::: Entries

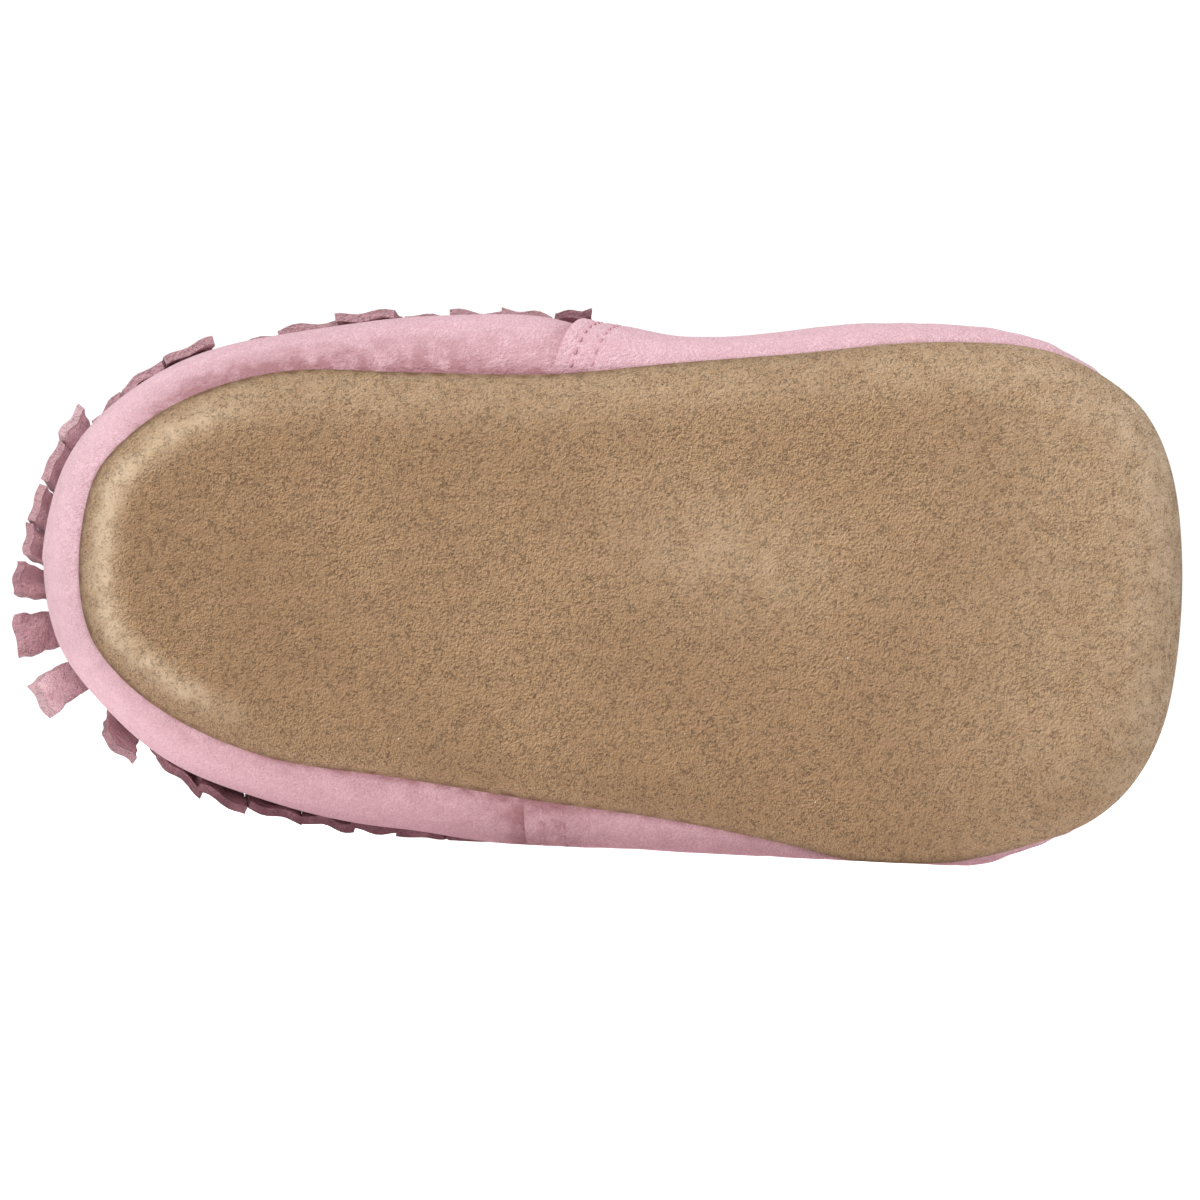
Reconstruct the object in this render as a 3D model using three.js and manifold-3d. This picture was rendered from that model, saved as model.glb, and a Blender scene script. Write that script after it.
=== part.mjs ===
// A left soft-sole baby shoe with a fringe round its heel, lying on its outer side.
//
// Millimetres. While it is shaped, +X runs from heel to toe, +Y is the height above
// the sole and +Z points to the big-toe side, so that the floor is on the -Z side.
// The finished parts are turned about Y until the floor they lie on is level.

import * as THREE from 'three';
import { mergeVertices } from 'three/addons/utils/BufferGeometryUtils.js';
import Module from 'manifold-3d';

// Sizes of the foot that the shoe is made for
const SOLE_LENGTH = 122;
const BALL_WIDTH = 57.4;
const HEEL_HEIGHT = 49;
const QUARTER_HEIGHT = 43;
const INSTEP_HEIGHT = 46.5;

// The opening, seen from above
const COLLAR_START = 4;
const THROAT_END = 62;
const COLLAR_WIDTH = 46;

// Materials and clearances
const SOLE_THICKNESS = 1.6;
const INSOLE_THICKNESS = 1.5;
const WALL = 1.4;
const LAP_LIFT = 0.9;
const FRINGE_THICKNESS = 0.9;
const CLEARANCE = 0.3;
const SEAM_SETBACK = 0.6;

// How much the side's top bulge keeps to the outline's own outward direction
const STEADY = 0.2;

// The front piece laps over the heel piece from these shares of the sole length. The
// laps lean forward as they rise: shares of the half turn, fading within the reach.
const LAP_MEDIAL_SHARE = 0.42;
const LAP_LATERAL_SHARE = 0.408;
const LEAN_MEDIAL_SHARE = 0.07;
const LEAN_LATERAL_SHARE = 0.035;
const LEAN_REACH = 0.3;
const LAP_HOLD_SHARE = 0.015;
const LAP_FADE_SHARE = 0.05;
const LAP_FOOT_SHARE = 0.16;
const LAP_EDGE_SHARE = 0.0022;

// Fringe: a header strip along the collar, cut into strips below
const STRIP_FILL_SHARE = 0.82;
const HEADER_SHARE = 0.2;
const FRINGE_DROP_SHARE = 0.5;
const FRINGE_TOP_SHARE = 0.985;
const FRINGE_INSET_SHARE = 0.004;
const BEND_FROM_SHARE = 0.5;

// The floor beside the outer side: its distance from the middle of the sole at the ball,
// the slope of the shoe along it, and how softly the leather is pressed flat against it
const FLOOR_SIDE = 30.5;
const FLOOR_AT_SHARE = 0.73;
const FLOOR_SLOPE = THREE.MathUtils.degToRad(0.9);
const FLOOR_SOFTNESS = 0.6;

// Steps of the meshes
const RING_STEPS = 84;
const WALL_STEPS = 11;
const EDGE_STEPS = 4;
const STRIP_STEPS = 9;
const HEADER_STEPS = 40;

// Edge of the sole, from heel to toe: half widths as shares of half the ball width,
// height of the seam and width of the turned-up edge as shares of the ball width
const SOLE_EDGE = [
  { along: 0.0, medial: 0.0, lateral: 0.0, rise: 0.075, turn: 0.085 },
  { along: 0.01, medial: 0.3, lateral: 0.262, rise: 0.075, turn: 0.085 },
  { along: 0.04, medial: 0.478, lateral: 0.44, rise: 0.076, turn: 0.088 },
  { along: 0.09, medial: 0.63, lateral: 0.594, rise: 0.078, turn: 0.092 },
  { along: 0.18, medial: 0.752, lateral: 0.738, rise: 0.08, turn: 0.1 },
  { along: 0.3, medial: 0.764, lateral: 0.8, rise: 0.082, turn: 0.105 },
  { along: 0.42, medial: 0.774, lateral: 0.868, rise: 0.084, turn: 0.11 },
  { along: 0.54, medial: 0.836, lateral: 0.925, rise: 0.086, turn: 0.115 },
  { along: 0.66, medial: 0.893, lateral: 1.015, rise: 0.088, turn: 0.12 },
  { along: 0.73, medial: 0.934, lateral: 1.082, rise: 0.09, turn: 0.125 },
  { along: 0.79, medial: 0.949, lateral: 1.06, rise: 0.095, turn: 0.13 },
  { along: 0.87, medial: 0.927, lateral: 0.976, rise: 0.105, turn: 0.135 },
  { along: 0.93, medial: 0.815, lateral: 0.861, rise: 0.115, turn: 0.14 },
  { along: 0.965, medial: 0.68, lateral: 0.705, rise: 0.12, turn: 0.14 },
  { along: 0.99, medial: 0.43, lateral: 0.45, rise: 0.125, turn: 0.14 },
  { along: 1.0, medial: 0.0, lateral: 0.0, rise: 0.125, turn: 0.14 },
];

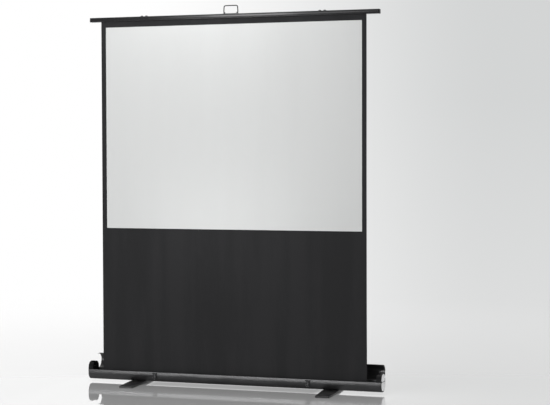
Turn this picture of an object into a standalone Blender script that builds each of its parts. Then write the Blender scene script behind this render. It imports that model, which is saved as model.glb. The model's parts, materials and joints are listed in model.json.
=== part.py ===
"""Portable floor-standing projection screen, raised, with its case open.

Metres, +Z up, +X to the right of the picture, the viewer on the -Y side.
The origin is on the floor under the middle of the case.
"""

import math

import bmesh
import bpy
from mathutils import Matrix, Vector

# Fits
SEAT_GAP = 0.0003
RUNNING_GAP = 0.0003
CUT_OVERRUN = 0.004

# Cloth
PICTURE_WIDTH = 1.600
PICTURE_HEIGHT = 1.200
SIDE_BORDER = 0.0275
TOP_BORDER = 0.035
PICTURE_LOW_Z = 0.9302
CLOTH_THICKNESS = 0.0005
PICTURE_SKIN = 0.0003

# Feet
FOOT_REACH = 0.238
FOOT_THICKNESS = 0.0125
FOOT_MID_WIDTH = 0.098
FOOT_TIP_WIDTH = 0.080
FOOT_TURN = math.radians(5.0)
FOOT_CORNER = 0.010
FOOT_EDGE = 0.003
FOOT_FROM_END = 0.314
PAD_THICKNESS = 0.0015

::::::

● **What is asked**
Write out the material from the first line to the last, exactly.

● **Solution to this task**
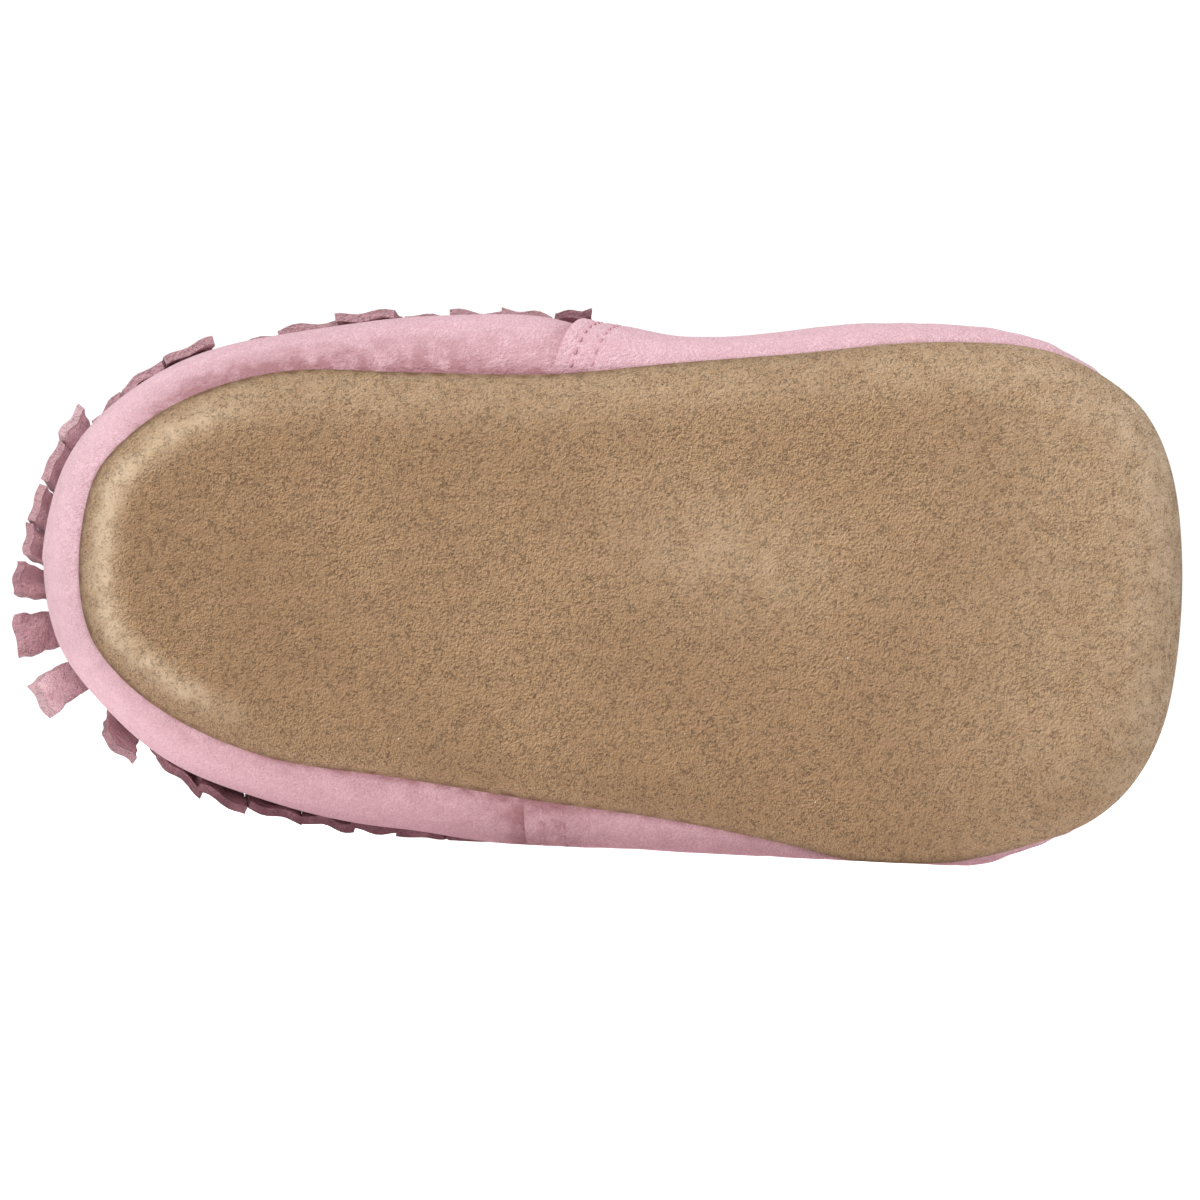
Reconstruct the object in this render as a 3D model using three.js and manifold-3d. This picture was rendered from that model, saved as model.glb, and a Blender scene script. Write that script after it.
=== part.mjs ===
// A left soft-sole baby shoe with a fringe round its heel, lying on its outer side.
//
// Millimetres. While it is shaped, +X runs from heel to toe, +Y is the height above
// the sole and +Z points to the big-toe side, so that the floor is on the -Z side.
// The finished parts are turned about Y until the floor they lie on is level.

import * as THREE from 'three';
import { mergeVertices } from 'three/addons/utils/BufferGeometryUtils.js';
import Module from 'manifold-3d';

// Sizes of the foot that the shoe is made for
const SOLE_LENGTH = 122;
const BALL_WIDTH = 57.4;
const HEEL_HEIGHT = 49;
const QUARTER_HEIGHT = 43;
const INSTEP_HEIGHT = 46.5;

// The opening, seen from above
const COLLAR_START = 4;
const THROAT_END = 62;
const COLLAR_WIDTH = 46;

// Materials and clearances
const SOLE_THICKNESS = 1.6;
const INSOLE_THICKNESS = 1.5;
const WALL = 1.4;
const LAP_LIFT = 0.9;
const FRINGE_THICKNESS = 0.9;
const CLEARANCE = 0.3;
const SEAM_SETBACK = 0.6;

// How much the side's top bulge keeps to the outline's own outward direction
const STEADY = 0.2;

// The front piece laps over the heel piece from these shares of the sole length. The
// laps lean forward as they rise: shares of the half turn, fading within the reach.
const LAP_MEDIAL_SHARE = 0.42;
const LAP_LATERAL_SHARE = 0.408;
const LEAN_MEDIAL_SHARE = 0.07;
const LEAN_LATERAL_SHARE = 0.035;
const LEAN_REACH = 0.3;
const LAP_HOLD_SHARE = 0.015;
const LAP_FADE_SHARE = 0.05;
const LAP_FOOT_SHARE = 0.16;
const LAP_EDGE_SHARE = 0.0022;

// Fringe: a header strip along the collar, cut into strips below
const STRIP_FILL_SHARE = 0.82;
const HEADER_SHARE = 0.2;
const FRINGE_DROP_SHARE = 0.5;
const FRINGE_TOP_SHARE = 0.985;
const FRINGE_INSET_SHARE = 0.004;
const BEND_FROM_SHARE = 0.5;

// The floor beside the outer side: its distance from the middle of the sole at the ball,
// the slope of the shoe along it, and how softly the leather is pressed flat against it
const FLOOR_SIDE = 30.5;
const FLOOR_AT_SHARE = 0.73;
const FLOOR_SLOPE = THREE.MathUtils.degToRad(0.9);
const FLOOR_SOFTNESS = 0.6;

// Steps of the meshes
const RING_STEPS = 84;
const WALL_STEPS = 11;
const EDGE_STEPS = 4;
const STRIP_STEPS = 9;
const HEADER_STEPS = 40;

// Edge of the sole, from heel to toe: half widths as shares of half the ball width,
// height of the seam and width of the turned-up edge as shares of the ball width
const SOLE_EDGE = [
  { along: 0.0, medial: 0.0, lateral: 0.0, rise: 0.075, turn: 0.085 },
  { along: 0.01, medial: 0.3, lateral: 0.262, rise: 0.075, turn: 0.085 },
  { along: 0.04, medial: 0.478, lateral: 0.44, rise: 0.076, turn: 0.088 },
  { along: 0.09, medial: 0.63, lateral: 0.594, rise: 0.078, turn: 0.092 },
  { along: 0.18, medial: 0.752, lateral: 0.738, rise: 0.08, turn: 0.1 },
  { along: 0.3, medial: 0.764, lateral: 0.8, rise: 0.082, turn: 0.105 },
  { along: 0.42, medial: 0.774, lateral: 0.868, rise: 0.084, turn: 0.11 },
  { along: 0.54, medial: 0.836, lateral: 0.925, rise: 0.086, turn: 0.115 },
  { along: 0.66, medial: 0.893, lateral: 1.015, rise: 0.088, turn: 0.12 },
  { along: 0.73, medial: 0.934, lateral: 1.082, rise: 0.09, turn: 0.125 },
  { along: 0.79, medial: 0.949, lateral: 1.06, rise: 0.095, turn: 0.13 },
  { along: 0.87, medial: 0.927, lateral: 0.976, rise: 0.105, turn: 0.135 },
  { along: 0.93, medial: 0.815, lateral: 0.861, rise: 0.115, turn: 0.14 },
  { along: 0.965, medial: 0.68, lateral: 0.705, rise: 0.12, turn: 0.14 },
  { along: 0.99, medial: 0.43, lateral: 0.45, rise: 0.125, turn: 0.14 },
  { along: 1.0, medial: 0.0, lateral: 0.0, rise: 0.125, turn: 0.14 },
];

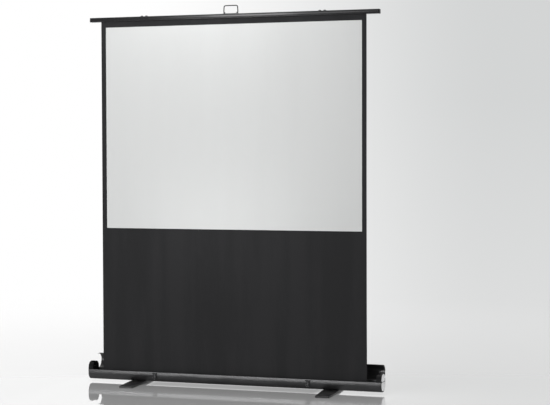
Turn this picture of an object into a standalone Blender script that builds each of its parts. Then write the Blender scene script behind this render. It imports that model, which is saved as model.glb. The model's parts, materials and joints are listed in model.json.
=== part.py ===
"""Portable floor-standing projection screen, raised, with its case open.

Metres, +Z up, +X to the right of the picture, the viewer on the -Y side.
The origin is on the floor under the middle of the case.
"""

import math

import bmesh
import bpy
from mathutils import Matrix, Vector

# Fits
SEAT_GAP = 0.0003
RUNNING_GAP = 0.0003
CUT_OVERRUN = 0.004

# Cloth
PICTURE_WIDTH = 1.600
PICTURE_HEIGHT = 1.200
SIDE_BORDER = 0.0275
TOP_BORDER = 0.035
PICTURE_LOW_Z = 0.9302
CLOTH_THICKNESS = 0.0005
PICTURE_SKIN = 0.0003

# Feet
FOOT_REACH = 0.238
FOOT_THICKNESS = 0.0125
FOOT_MID_WIDTH = 0.098
FOOT_TIP_WIDTH = 0.080
FOOT_TURN = math.radians(5.0)
FOOT_CORNER = 0.010
FOOT_EDGE = 0.003
FOOT_FROM_END = 0.314
PAD_THICKNESS = 0.0015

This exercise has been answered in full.